More than one in five American adults reported they experience pain most days or every day. Measuring pain is tricky: what is considered severe pain to one person could be mild pain for another person. It’s a subjective feeling. How do health care providers know what treatment to prescribe, if everyone perceives pain differently?
Enter the pain scale. It’s a tool used to help patients report to doctors the pain they are feeling.
Pain can be acute – meaning it goes away after treatment – or chronic, which means it is persistent. Pain that’s not managed correctly can contribute to worse physical and psychological outcomes for patients, as unrelieved pain stresses multiple systems in the body.
Types of pain scales
The most common type of pain scale measures how intense pain is. Here are some pain scales you may see in practice:
- Numeric rating scale: This uses a 1 to 10 scale to allow patients to rate their pain. Zero is considered no pain; 1 to 3 is mild pain; 4 to 6 is moderate pain and 7 to 10 is severe pain.

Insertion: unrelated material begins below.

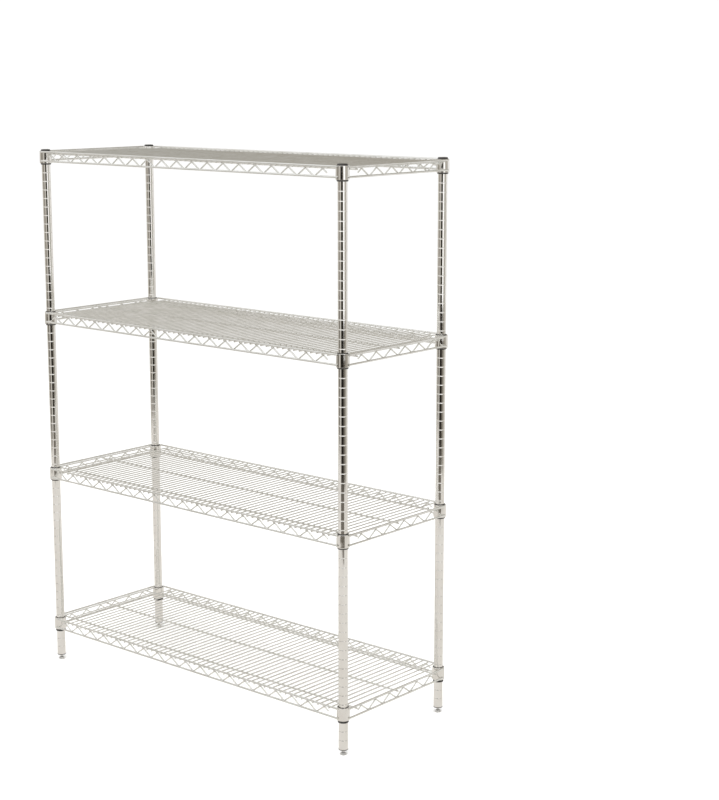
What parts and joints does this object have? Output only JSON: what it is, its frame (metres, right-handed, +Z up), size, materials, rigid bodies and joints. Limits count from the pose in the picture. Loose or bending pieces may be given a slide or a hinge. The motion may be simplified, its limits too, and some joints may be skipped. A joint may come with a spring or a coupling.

- Visual analog scale: This uses a continuous line, with one end marked as “no pain” and the other end marked as “worst possible pain.” Patients then are asked to mark a spot on the line to show their pain intensity, and doctors then determine a pain score.
- Categorical scale: In place of numbers, this scale uses words to indicate their pain. One end of the scale is “no pain” to “mild pain,” with the other end of the scale marked with “very severe pain” and “worst possible pain.” A version of this scale, known as the Wong-Baker Faces Scale, is used for children that uses graphic faces; “no pain” has a smiling green face, with a red crying face for “hurts worst.”
Other pain scales are considered multidimensional, as they incorporate factors other than intensity of pain. Multidimensional pain tools are less commonly used. They can include initial pain assessment tools, the brief pain inventory and the McGill pain questionnaire.
How pain scales are used
Pain scales are a simple, quick way for doctors to understand what a patient is feeling. They work best when evaluating new, sudden pain. They can assist in prescribing treatment, as well as monitoring if treatment is effective. The goal of any treatment plan for pain is to make pain more manageable, not stop pain entirely.
Patients may encounter a pain scale during a wellness checkup with their primary care provider, during admission to the hospital, before and after a surgery, or during physical therapy.
Evaluating pain is considered by many in the medical field to be the “fifth vital sign,” in addition to body temperature, pulse rate, respiration rate and blood pressure. Pain is subjective; and pain scales attempt to relay the severity of pain for the individual to the providers so they know what the person is experiencing in the moment.
Pain can have many influencing factors, especially if someone is experiencing chronic pain. If you’re experiencing long-term pain, talk to your health care provider.